▸ What to work on
Your task is to write out the complete listing exactly as it is shown.
— start of Data for processing —
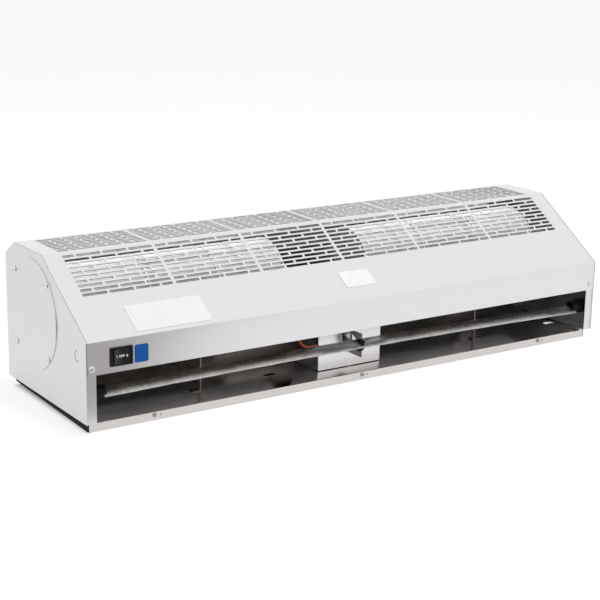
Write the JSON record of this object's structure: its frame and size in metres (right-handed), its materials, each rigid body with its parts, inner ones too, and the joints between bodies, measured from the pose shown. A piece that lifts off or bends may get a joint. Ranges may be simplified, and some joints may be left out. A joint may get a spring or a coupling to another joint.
{
  "type": "air curtain",
  "caption": "Wall-mounted doorway air curtain in folded stainless sheet: slotted intake, two cross-flow rotors, long outlet with a turning vane, and a rocker switch.",
  "frame": {"origin": "middle of the box round the whole unit, on the plane of the wall that the mounting pan lies on", "axes": "+X to the right of someone who looks into the outlet, +Y away from the outlet, +Z out of the wall. On a wall above a door -Y points down."},
  "size_m": [0.9232, 0.2606, 0.2183],
  "materials": {
    "stainless": "brushed",
    "galvanised": "spangled zinc",
    "wheel_aluminium": "satin",
    "bright_steel": "polished",
    "black_nylon": "satin",
    "rocker_black": "satin",
    "motor_paint": "satin",
    "lead_orange": "satin",
    "lead_red": "satin",
    "label_white": "gloss",
    "label_blue": "gloss"
  },
  "bodies": {
    "unit": {"casing": "stainless", "end_plate_left": "stainless", "end_plate_right": "stainless", "access_cover_left": "stainless", "access_cover_right": "stainless", "mounting_pan": "stainless", "centre_panel": "stainless", "centre_bracket": "stainless", "wall_rail_front": "galvanised", "wall_rail_back": "galvanised", "motor_partition": "galvanised", "rear_guide_left": "galvanised", "rear_guide_right": "galvanised", "outlet_ceiling_left": "galvanised", "outlet_ceiling_right": "galvanised", "bearing_holder_left": "wheel_aluminium", "bearing_holder_right": "wheel_aluminium", "fascia_screw_left": "bright_steel", "fascia_screw_right": "bright_steel", "outlet_post_left": "bright_steel", "outlet_post_right": "bright_steel", "bearing_left": "bright_steel", "bearing_right": "bright_steel", "cover_screw_left_1": "bright_steel", "cover_screw_left_2": "bright_steel", "cover_screw_left_3": "bright_steel", "cover_screw_left_4": "bright_steel", "cover_screw_right_1": "bright_steel", "cover_screw_right_2": "bright_steel", "cover_screw_right_3": "bright_steel", "cover_screw_right_4": "bright_steel", "pan_screw_1": "bright_steel", "pan_screw_2": "bright_steel", "pan_screw_3": "bright_steel", "vane_bracket_left": "black_nylon", "vane_bracket_right": "black_nylon", "switch_body": "black_nylon", "terminal_block": "black_nylon", "capacitor": "black_nylon", "motor_left": "motor_paint", "motor_right": "motor_paint", "feed_lead": "lead_orange", "motor_lead_left": "lead_red", "motor_lead_right": "lead_red", "label_large": "label_white", "label_small": "label_white", "label_square": "label_blue"},
    "left_rotor": {"rotor_left": "wheel_aluminium", "end_shaft_left": "bright_steel", "motor_shaft_left": "bright_steel"},
    "right_rotor": {"rotor_right": "wheel_aluminium", "end_shaft_right": "bright_steel", "motor_shaft_right": "bright_steel"},
    "air_vane": {"vane": "galvanised", "vane_bush_left": "black_nylon", "vane_bush_right": "black_nylon", "vane_bush_centre": "black_nylon"},
    "power_rocker": {"switch_rocker": "rocker_black"}
  },
  "joints": [
    {"name": "left_rotor_spin", "type": "hinge", "parent": "unit", "child": "left_rotor", "pos_m": [-0.24545, 0.0413, 0.128], "axis": [1, 0, 0], "continuous": true},
    {"name": "right_rotor_spin", "type": "hinge", "parent": "unit", "child": "right_rotor", "pos_m": [0.24545, 0.0413, 0.128], "axis": [1, 0, 0], "continuous": true},
    {"name": "vane_tilt", "type": "hinge", "parent": "unit", "child": "air_vane", "pos_m": [0, -0.1097, 0.0521], "axis": [1, 0, 0], "range_deg": [-30, 30]},
    {"name": "rocker_tilt", "type": "hinge", "parent": "unit", "child": "power_rocker", "pos_m": [-0.40555, -0.126, 0.10365], "axis": [0, 0, 1], "range_deg": [-10, 10]}
  ]
}
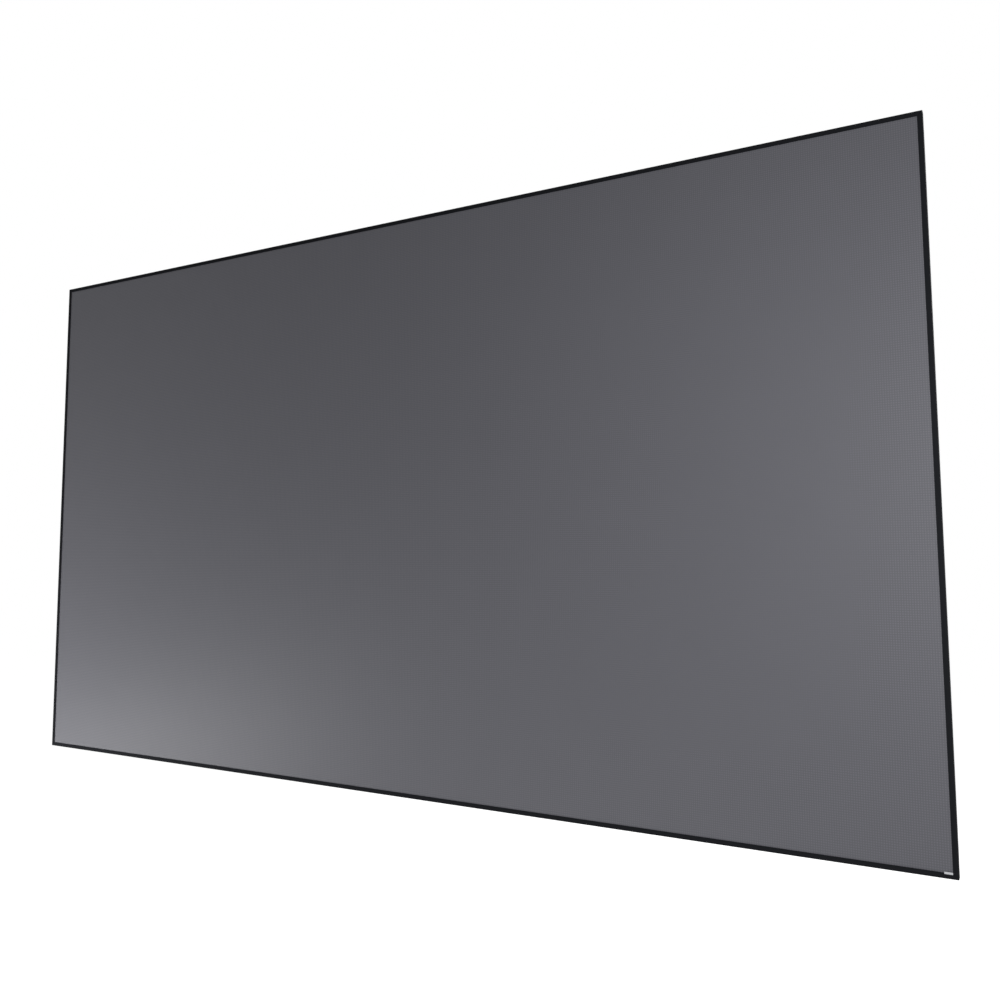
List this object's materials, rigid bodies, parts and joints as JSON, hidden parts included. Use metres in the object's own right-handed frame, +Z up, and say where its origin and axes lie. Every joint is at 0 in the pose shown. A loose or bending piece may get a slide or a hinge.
— end of Data for processing —
▸ Final answer
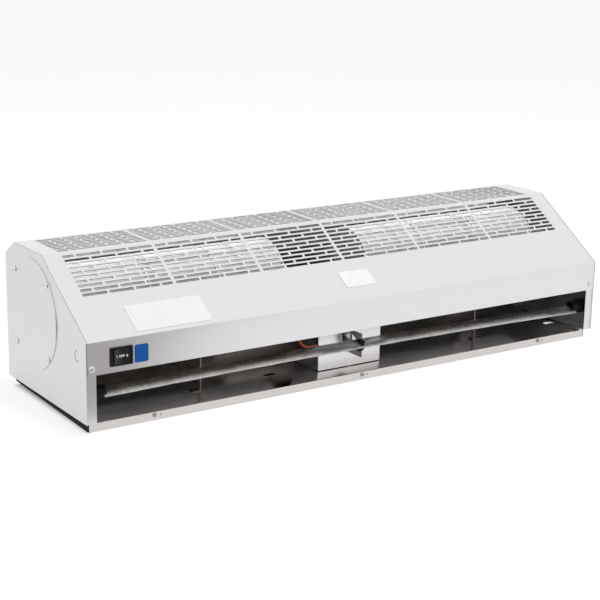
Write the JSON record of this object's structure: its frame and size in metres (right-handed), its materials, each rigid body with its parts, inner ones too, and the joints between bodies, measured from the pose shown. A piece that lifts off or bends may get a joint. Ranges may be simplified, and some joints may be left out. A joint may get a spring or a coupling to another joint.
{
  "type": "air curtain",
  "caption": "Wall-mounted doorway air curtain in folded stainless sheet: slotted intake, two cross-flow rotors, long outlet with a turning vane, and a rocker switch.",
  "frame": {"origin": "middle of the box round the whole unit, on the plane of the wall that the mounting pan lies on", "axes": "+X to the right of someone who looks into the outlet, +Y away from the outlet, +Z out of the wall. On a wall above a door -Y points down."},
  "size_m": [0.9232, 0.2606, 0.2183],
  "materials": {
    "stainless": "brushed",
    "galvanised": "spangled zinc",
    "wheel_aluminium": "satin",
    "bright_steel": "polished",
    "black_nylon": "satin",
    "rocker_black": "satin",
    "motor_paint": "satin",
    "lead_orange": "satin",
    "lead_red": "satin",
    "label_white": "gloss",
    "label_blue": "gloss"
  },
  "bodies": {
    "unit": {"casing": "stainless", "end_plate_left": "stainless", "end_plate_right": "stainless", "access_cover_left": "stainless", "access_cover_right": "stainless", "mounting_pan": "stainless", "centre_panel": "stainless", "centre_bracket": "stainless", "wall_rail_front": "galvanised", "wall_rail_back": "galvanised", "motor_partition": "galvanised", "rear_guide_left": "galvanised", "rear_guide_right": "galvanised", "outlet_ceiling_left": "galvanised", "outlet_ceiling_right": "galvanised", "bearing_holder_left": "wheel_aluminium", "bearing_holder_right": "wheel_aluminium", "fascia_screw_left": "bright_steel", "fascia_screw_right": "bright_steel", "outlet_post_left": "bright_steel", "outlet_post_right": "bright_steel", "bearing_left": "bright_steel", "bearing_right": "bright_steel", "cover_screw_left_1": "bright_steel", "cover_screw_left_2": "bright_steel", "cover_screw_left_3": "bright_steel", "cover_screw_left_4": "bright_steel", "cover_screw_right_1": "bright_steel", "cover_screw_right_2": "bright_steel", "cover_screw_right_3": "bright_steel", "cover_screw_right_4": "bright_steel", "pan_screw_1": "bright_steel", "pan_screw_2": "bright_steel", "pan_screw_3": "bright_steel", "vane_bracket_left": "black_nylon", "vane_bracket_right": "black_nylon", "switch_body": "black_nylon", "terminal_block": "black_nylon", "capacitor": "black_nylon", "motor_left": "motor_paint", "motor_right": "motor_paint", "feed_lead": "lead_orange", "motor_lead_left": "lead_red", "motor_lead_right": "lead_red", "label_large": "label_white", "label_small": "label_white", "label_square": "label_blue"},
    "left_rotor": {"rotor_left": "wheel_aluminium", "end_shaft_left": "bright_steel", "motor_shaft_left": "bright_steel"},
    "right_rotor": {"rotor_right": "wheel_aluminium", "end_shaft_right": "bright_steel", "motor_shaft_right": "bright_steel"},
    "air_vane": {"vane": "galvanised", "vane_bush_left": "black_nylon", "vane_bush_right": "black_nylon", "vane_bush_centre": "black_nylon"},
    "power_rocker": {"switch_rocker": "rocker_black"}
  },
  "joints": [
    {"name": "left_rotor_spin", "type": "hinge", "parent": "unit", "child": "left_rotor", "pos_m": [-0.24545, 0.0413, 0.128], "axis": [1, 0, 0], "continuous": true},
    {"name": "right_rotor_spin", "type": "hinge", "parent": "unit", "child": "right_rotor", "pos_m": [0.24545, 0.0413, 0.128], "axis": [1, 0, 0], "continuous": true},
    {"name": "vane_tilt", "type": "hinge", "parent": "unit", "child": "air_vane", "pos_m": [0, -0.1097, 0.0521], "axis": [1, 0, 0], "range_deg": [-30, 30]},
    {"name": "rocker_tilt", "type": "hinge", "parent": "unit", "child": "power_rocker", "pos_m": [-0.40555, -0.126, 0.10365], "axis": [0, 0, 1], "range_deg": [-10, 10]}
  ]
}
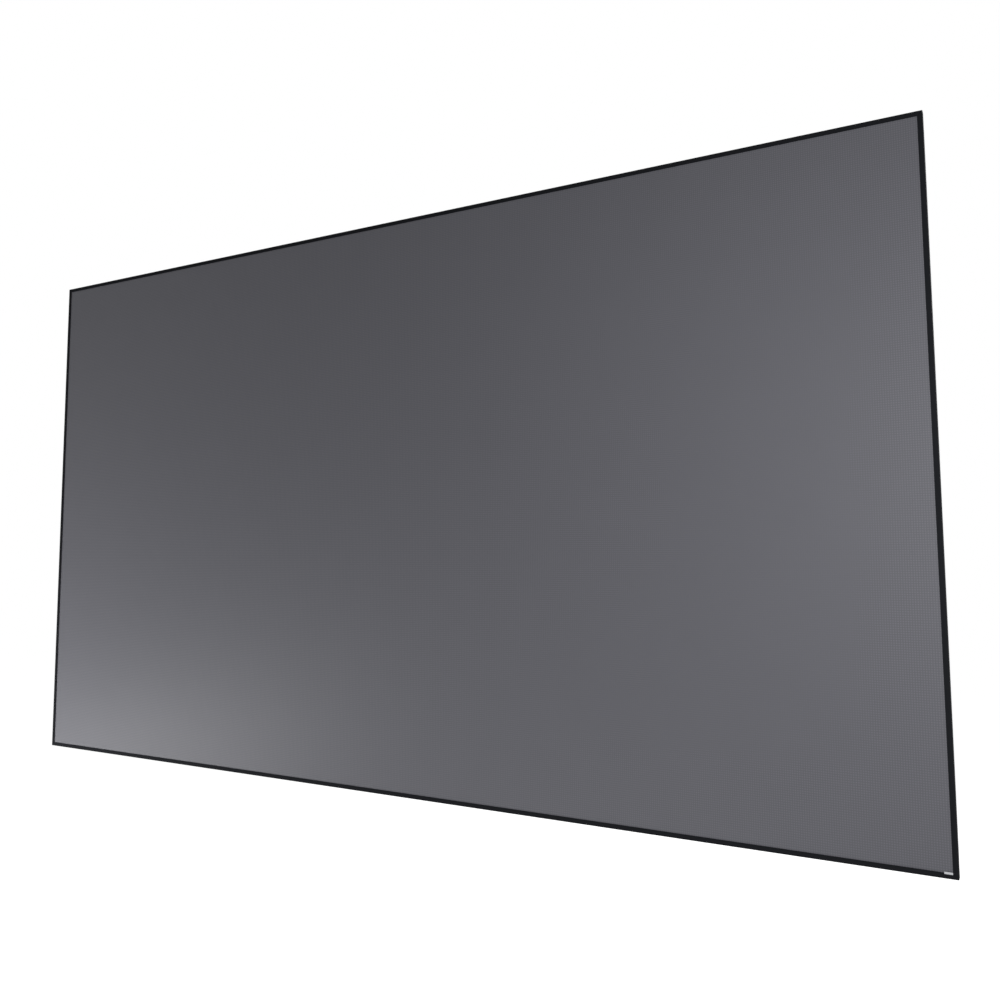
List this object's materials, rigid bodies, parts and joints as JSON, hidden parts included. Use metres in the object's own right-handed frame, +Z up, and say where its origin and axes lie. Every joint is at 0 in the pose shown. A loose or bending piece may get a slide or a hinge.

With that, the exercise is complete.